You are about to spend the next three of four years penniless, and working as much as I can has meant that I’ve got some savings for Fresher’s, which I think is a very sensible idea. Getting your parents to buy you some basic food and toiletry supplies can also help to make the first few months easier whilst you get used to budgeting.
Of all the things that I’ve had to do, saying goodbye has been the hardest. Although I am yet to say goodbye to most of my friendship group, my best friend left last Friday. It’s when you start saying goodbye that everything begins to feel very nerve-wracking again. After a month of excitement, the reality hits that you and your friends will be moving away from home to opposite ends of the country, and in some cases, the world.
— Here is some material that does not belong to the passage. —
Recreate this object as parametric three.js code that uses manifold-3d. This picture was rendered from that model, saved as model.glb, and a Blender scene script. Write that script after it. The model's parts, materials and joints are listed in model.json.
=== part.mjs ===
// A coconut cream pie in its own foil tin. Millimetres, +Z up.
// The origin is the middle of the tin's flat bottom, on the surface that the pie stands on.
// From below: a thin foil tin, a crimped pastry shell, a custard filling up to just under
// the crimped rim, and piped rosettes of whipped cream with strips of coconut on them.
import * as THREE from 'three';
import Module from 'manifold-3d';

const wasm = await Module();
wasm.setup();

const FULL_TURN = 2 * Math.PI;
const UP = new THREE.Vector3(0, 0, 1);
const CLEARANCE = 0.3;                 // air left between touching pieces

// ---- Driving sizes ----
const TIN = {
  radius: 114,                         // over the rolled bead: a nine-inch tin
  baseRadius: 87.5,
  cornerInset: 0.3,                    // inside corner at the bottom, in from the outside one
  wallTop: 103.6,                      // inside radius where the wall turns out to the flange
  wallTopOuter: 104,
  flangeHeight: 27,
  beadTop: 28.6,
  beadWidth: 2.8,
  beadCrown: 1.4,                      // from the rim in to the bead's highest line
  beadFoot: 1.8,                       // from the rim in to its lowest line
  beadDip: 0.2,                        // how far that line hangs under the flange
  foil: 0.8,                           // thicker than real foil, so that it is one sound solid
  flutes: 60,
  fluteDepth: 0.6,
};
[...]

After eighteen years of the security of my family, my school, and my community, I’ve suddenly got to face the world on my own. Whilst I like to think I’m independent and will cope just fine, as the eldest child, I don’t really know what to expect. Not only do I have the obvious goodbyes to say, I’m also leaving my local Guiding units, and stopping my flute lessons. Hobbies which have been my sense of stability since a young child are being taken away, or moved with me.
It’s all new, it’s all learning, and I’m sure it will all be awesome. It’s important to remember that when I move, everyone will be in the same position. Everybody in first year is nervous, and desperate to make friends. We’re all going to have a fabulous time!